The Hahn-Banach Theorem (Complex Version)
The Hahn-Banach Theorem (Complex Version)
Recall from The Hahn-Banach Theorem (Real Version) page that if $X$ is a linear space and $Y \subset X$ is a subspace and if $p : X \to \mathbb{R}$ is a sublinear functional such that and $\varphi : Y \to \mathbb{R}$ is a $\mathbb{R}$-linear functional such that $\varphi (y) \leq p(y)$ for all $y \in Y$ then there exists a $\mathbb{R}$-linear function $\Phi : X \to \mathbb{R}$ such that:
- $\Phi(y) = \varphi(y)$ for all $y \in Y$.
- $\Phi(x) \leq p(x)$ for all $x \in X$.
We now give the more general complex version of the Hahn-Banach theorem.
Theorem 1 (The Hahn-Banach Theorem (Complex Version)): Let $X$ be a linear space and let $Y \subset X$ be a subspace. Let $p : X \to \mathbb{C}$ be a sublinear functional in the sense that $p(\lambda x) = |\lambda| p(x)$ for all $x \in X$ and for all $\lambda \in \mathbb{C}$. If $\varphi : Y \to \mathbb{C}$ is a linear functional such that $|\varphi(y)| \leq p(y)$ for all $y \in Y$ then there exists a linear function $\Phi : X \to \mathbb{C}$ such that: 1) $\Phi(y) = \varphi(y)$ for all $y \in Y$. 2) $|\Phi(x)| \leq p(x)$ for all $x \in X$. |
- Proof: Define a new function $\psi : Y \to \mathbb{R}$ for all $y \in Y$ by:
\begin{align} \quad \psi(y) = \mathrm{Re} \varphi (y) \end{align}
- We first show that $\psi$ is an $\mathbb{R}$-linear function.
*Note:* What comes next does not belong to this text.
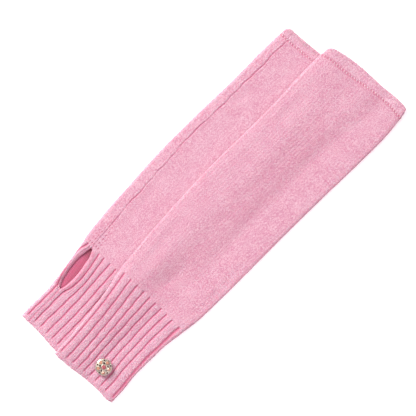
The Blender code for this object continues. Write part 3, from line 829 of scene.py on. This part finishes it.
def addLinks(prefix, warmer, wool):
    # the band is linked on stitch by stitch, with a loop of yarn over each wale
    left, right = rowFolds(warmer, "band", 0.0)
    width = right - left
    count = int(2 * width / linkStitch["pitch"])
    around = (np.arange(count) + 0.5)[None, :] * 2 * sideLength(width, cloth["foldReach"]) / count
    zero = np.zeros((1, 1))
    centres, outside = (ringPoints(warmer, "band", zero, around, linkStitch[name])[0]
                        for name in ("inner", "outer"))
    sides, rings = linkStitch["sides"], linkStitch["rings"]
    dice = np.random.default_rng(8)
    vertices = []
    faces = []
    for centre, beyond in zip(centres, outside):
        outward = Vector(beyond - centre).normalized()
        slant = radians(linkStitch["slant"] + dice.normal(0, 7))
        runs = Matrix.Rotation(slant, 3, outward) @ Vector((0, 1, 0))
        runs = (runs - outward * runs.dot(outward)).normalized()
        across = outward.cross(runs)
        sunk = linkStitch["sunk"] if outward.z > -0.3 else linkStitch["sunkBelow"]
        middle = Vector((centre + beyond) / 2) - outward * (sunk + 0.1 * dice.random())
        base = len(vertices)
        for share in np.linspace(-1, 1, rings):
            reach = linkStitch["radius"] * np.sqrt(max(1 - share * share, 0.02))
            reach = reach * (1 + 0.15 * dice.normal())
            bow = outward * (linkStitch["bow"] * (1 - share * share) - 0.2)
            for k in range(sides):
                angle = 2 * pi * k / sides
                point = middle + runs * share * linkStitch["length"] / 2 + bow
                point = point + (across * cos(angle) + outward * sin(angle)) * reach
                vertices.append(Vector((point.x, point.y, max(point.z, 0.0))))
        for row in range(rings - 1):
            for k in range(sides):
                a = base + row * sides
                b = (k + 1) % sides
                faces.append((a + k, a + b, a + sides + b, a + sides + k))
        faces.append(tuple(base + k for k in reversed(range(sides))))
        faces.append(tuple(base + (rings - 1) * sides + k for k in range(sides)))
    points = np.array([tuple(v) for v in vertices])
    values = looseYarn(len(points), linkStitch["hollow"])
    piece = knitObject(f"{prefix}_linking_stitches", points, faces, values, wool)
    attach(piece, "root")
    return piece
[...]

Let $y, y' \in Y$ and let $\lambda \in \mathbb{R}$. Then:
\begin{align} \quad \psi (y + y') &= \mathrm{Re} \varphi (y + y') \\ &= \mathrm{Re} [\varphi (y) + \varphi (y')] \\ &= \mathrm{Re} \varphi (y) + \mathrm{Re} \varphi (y') \\ &= \psi (y) + \psi (y') \end{align}
(3)
\begin{align} \quad \psi (\lambda y) &= \mathrm{Re} \varphi (\lambda y) \\ &= \mathrm{Re} [\lambda \varphi (y)] \\ &= \lambda \mathrm{Re} \varphi (y) \\ &= \lambda \psi (y) \end{align}
- So indeed $\psi$ is an $\mathbb{R}$-linear functional on $Y$. Furthermore, we have that:
\begin{align} \quad \psi (y) \leq | \varphi (y) | \leq p(y), \quad \forall y \in Y \end{align}
- So by the real version of the Hahn-Banach theorem there is an $\mathbb{R}$-linear functional $\Psi : X \to \mathbb{R}$ such that:
\begin{align} \quad \Psi(y) = \psi(y), \quad \forall y \in Y \quad (*) \end{align}
(6)
\begin{align} \quad \Psi(x) \leq p(x), \quad \forall x \in X \quad (**) \end{align}
- Now define $\Phi : X \to \mathbb{C}$ for all $x \in X$ by:
\begin{align} \quad \Phi(x) = \Psi(x) - i \Psi (ix) \end{align}
- We first show that $\Phi$ is a linear functional. Let $x, x' \in X$ and let $\lambda = a + bi \in \mathbb{C}$. Then:
\begin{align} \quad \Phi (x + x') &= \Psi (x + x') - i \Psi(i(x + x')) \\ &= \Psi(x) + \Psi(x') - i\Psi(ix + ix') \\ &= \Psi(x) + \Psi(x') - i\Psi(ix) - i\Psi(ix') \\ &= [\Psi(x) - i\Psi(ix)] + [\Psi(x') - i\Psi(ix')] \\ &= \Phi(x) + \Phi(x') \end{align}
(9)
\begin{align} \quad \Phi(\lambda x) &= \Psi (\lambda x) - i \Psi(i \lambda x) \\ &= \Psi([a + bi]x) - i \Psi (i[a + bi]x) \\ &= \Psi(ax + bix) - i \Psi(aix - bx) \\ &= \Psi(ax) + \Psi(bix) - i\Psi(aix) - i\Psi(-bx) \\ &= a\Psi(x) + b\Psi(ix) - ai\Psi(ix) + bi\Psi(x) \\ &= [a + bi]\Psi(x) + [b - ai]\Psi (ix) \\ &= [a + bi]\Psi(x) - i[a + bi]\Psi(ix) \\ &= \lambda \Psi(x) - i\lambda \Psi(ix) \\ &= \lambda[\Psi(x) - i\Psi(ix)] \\ &= \lambda \Phi(x) \end{align}
- Now let $y \in Y$. Then:
\begin{align} \quad \Phi (y) &= \Psi(y) - i\Psi(iy) \\ &=\psi(y) - i\psi(iy) \\ &= \mathrm{Re} \varphi (y) - i \mathrm{Re} (iy) \\ &= \mathrm{Re} \varphi (y) + i \mathrm{Im} \varphi (y) \\ &= \varphi (y) \end{align}
- Therefore $\Phi (y) = \varphi(y)$ for all $y \in Y$. Lastly, for all $x \in X$ and for $\lambda \in \mathbb{C}$ with $|\lambda| = 1$ we have that:
\begin{align} \quad |\Phi(\lambda x)| = |\lambda \Phi(x)| = |\lambda|\Phi(x) = \Phi(x) \end{align}
- Therefore for all $x \in X$ we have that:
\begin{align} \quad \Phi(x) \leq p(\lambda x) = |\lambda| p(x) = p(x) \quad \blacksquare \end{align}